*Required task:* Extract each line of the data and write it out again exactly.

*Data lines:*
------------

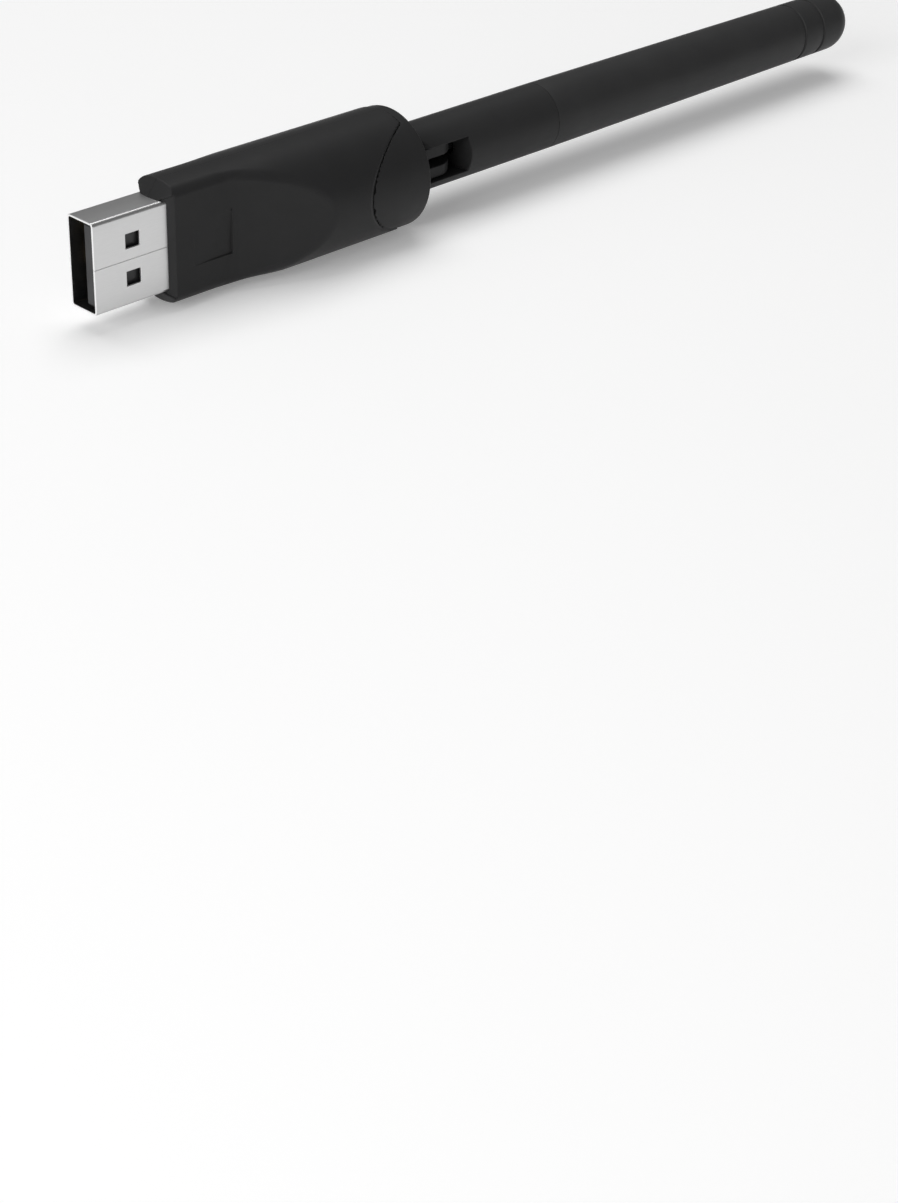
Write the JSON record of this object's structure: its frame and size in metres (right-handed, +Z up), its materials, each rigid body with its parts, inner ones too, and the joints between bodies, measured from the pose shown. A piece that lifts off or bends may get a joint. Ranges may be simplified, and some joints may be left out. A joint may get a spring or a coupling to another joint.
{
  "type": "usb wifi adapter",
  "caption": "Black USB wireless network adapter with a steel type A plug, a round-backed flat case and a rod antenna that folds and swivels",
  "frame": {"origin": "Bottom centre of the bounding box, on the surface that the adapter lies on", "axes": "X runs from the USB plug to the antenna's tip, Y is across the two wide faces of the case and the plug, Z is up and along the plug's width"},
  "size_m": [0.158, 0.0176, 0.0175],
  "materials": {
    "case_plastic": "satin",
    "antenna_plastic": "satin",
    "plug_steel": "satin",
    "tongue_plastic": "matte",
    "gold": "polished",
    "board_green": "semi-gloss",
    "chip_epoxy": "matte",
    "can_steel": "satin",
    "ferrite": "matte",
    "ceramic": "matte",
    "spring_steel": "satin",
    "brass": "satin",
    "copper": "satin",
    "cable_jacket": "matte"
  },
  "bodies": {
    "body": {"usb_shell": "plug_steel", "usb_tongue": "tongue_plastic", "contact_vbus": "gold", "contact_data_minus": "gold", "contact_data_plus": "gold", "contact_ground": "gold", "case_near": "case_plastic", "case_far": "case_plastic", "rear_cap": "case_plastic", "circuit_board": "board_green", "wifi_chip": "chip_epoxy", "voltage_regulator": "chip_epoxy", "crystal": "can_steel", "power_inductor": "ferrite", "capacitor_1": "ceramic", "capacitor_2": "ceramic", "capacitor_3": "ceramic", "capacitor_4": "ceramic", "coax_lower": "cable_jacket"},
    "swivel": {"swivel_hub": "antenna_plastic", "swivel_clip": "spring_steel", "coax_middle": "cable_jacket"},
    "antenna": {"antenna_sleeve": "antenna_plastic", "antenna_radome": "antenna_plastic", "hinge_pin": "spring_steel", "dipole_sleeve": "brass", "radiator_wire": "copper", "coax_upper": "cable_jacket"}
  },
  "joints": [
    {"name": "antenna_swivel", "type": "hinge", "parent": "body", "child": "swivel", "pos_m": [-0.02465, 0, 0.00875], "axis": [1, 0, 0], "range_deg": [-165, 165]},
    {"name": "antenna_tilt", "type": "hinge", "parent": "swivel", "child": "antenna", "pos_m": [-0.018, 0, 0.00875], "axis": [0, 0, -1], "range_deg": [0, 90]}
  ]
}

------------

*Response to this task:*
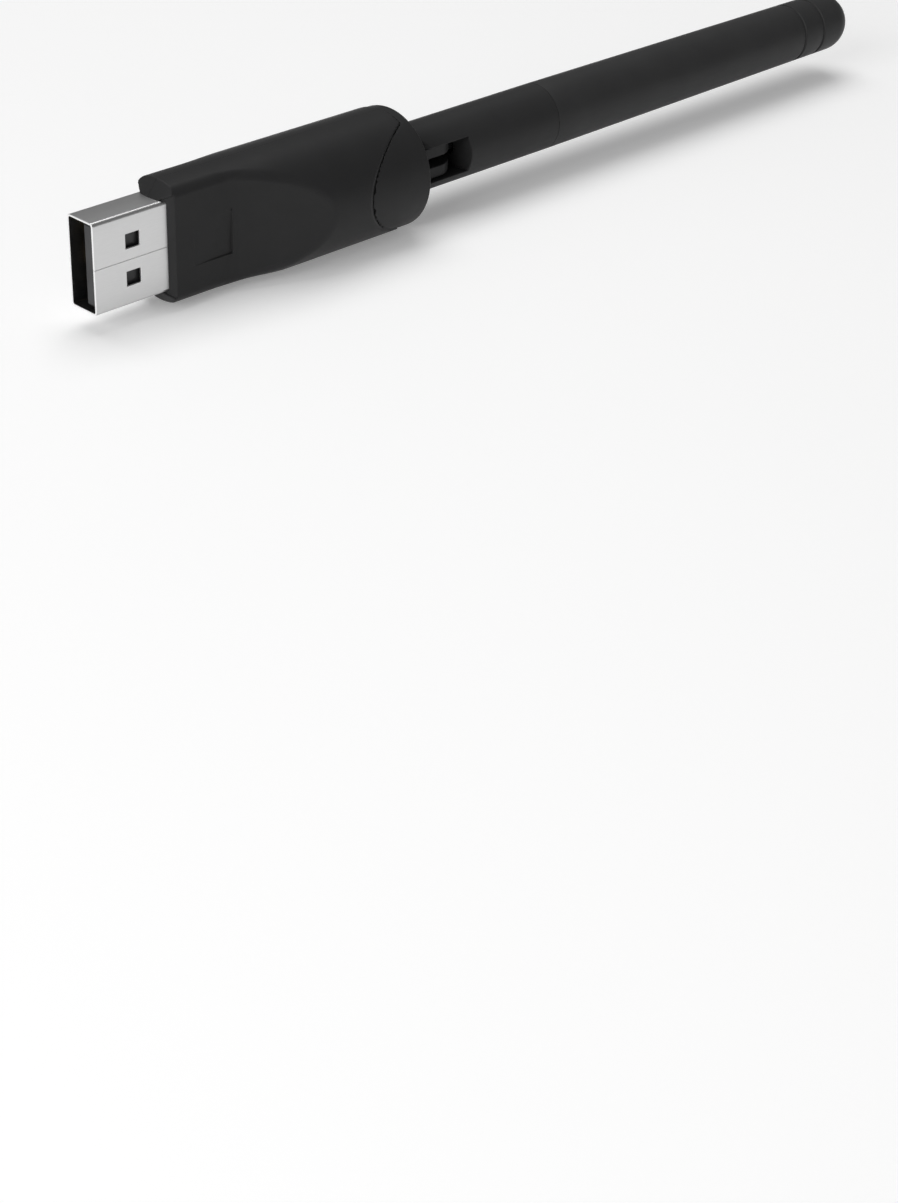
Write the JSON record of this object's structure: its frame and size in metres (right-handed, +Z up), its materials, each rigid body with its parts, inner ones too, and the joints between bodies, measured from the pose shown. A piece that lifts off or bends may get a joint. Ranges may be simplified, and some joints may be left out. A joint may get a spring or a coupling to another joint.
{
  "type": "usb wifi adapter",
  "caption": "Black USB wireless network adapter with a steel type A plug, a round-backed flat case and a rod antenna that folds and swivels",
  "frame": {"origin": "Bottom centre of the bounding box, on the surface that the adapter lies on", "axes": "X runs from the USB plug to the antenna's tip, Y is across the two wide faces of the case and the plug, Z is up and along the plug's width"},
  "size_m": [0.158, 0.0176, 0.0175],
  "materials": {
    "case_plastic": "satin",
    "antenna_plastic": "satin",
    "plug_steel": "satin",
    "tongue_plastic": "matte",
    "gold": "polished",
    "board_green": "semi-gloss",
    "chip_epoxy": "matte",
    "can_steel": "satin",
    "ferrite": "matte",
    "ceramic": "matte",
    "spring_steel": "satin",
    "brass": "satin",
    "copper": "satin",
    "cable_jacket": "matte"
  },
  "bodies": {
    "body": {"usb_shell": "plug_steel", "usb_tongue": "tongue_plastic", "contact_vbus": "gold", "contact_data_minus": "gold", "contact_data_plus": "gold", "contact_ground": "gold", "case_near": "case_plastic", "case_far": "case_plastic", "rear_cap": "case_plastic", "circuit_board": "board_green", "wifi_chip": "chip_epoxy", "voltage_regulator": "chip_epoxy", "crystal": "can_steel", "power_inductor": "ferrite", "capacitor_1": "ceramic", "capacitor_2": "ceramic", "capacitor_3": "ceramic", "capacitor_4": "ceramic", "coax_lower": "cable_jacket"},
    "swivel": {"swivel_hub": "antenna_plastic", "swivel_clip": "spring_steel", "coax_middle": "cable_jacket"},
    "antenna": {"antenna_sleeve": "antenna_plastic", "antenna_radome": "antenna_plastic", "hinge_pin": "spring_steel", "dipole_sleeve": "brass", "radiator_wire": "copper", "coax_upper": "cable_jacket"}
  },
  "joints": [
    {"name": "antenna_swivel", "type": "hinge", "parent": "body", "child": "swivel", "pos_m": [-0.02465, 0, 0.00875], "axis": [1, 0, 0], "range_deg": [-165, 165]},
    {"name": "antenna_tilt", "type": "hinge", "parent": "swivel", "child": "antenna", "pos_m": [-0.018, 0, 0.00875], "axis": [0, 0, -1], "range_deg": [0, 90]}
  ]
}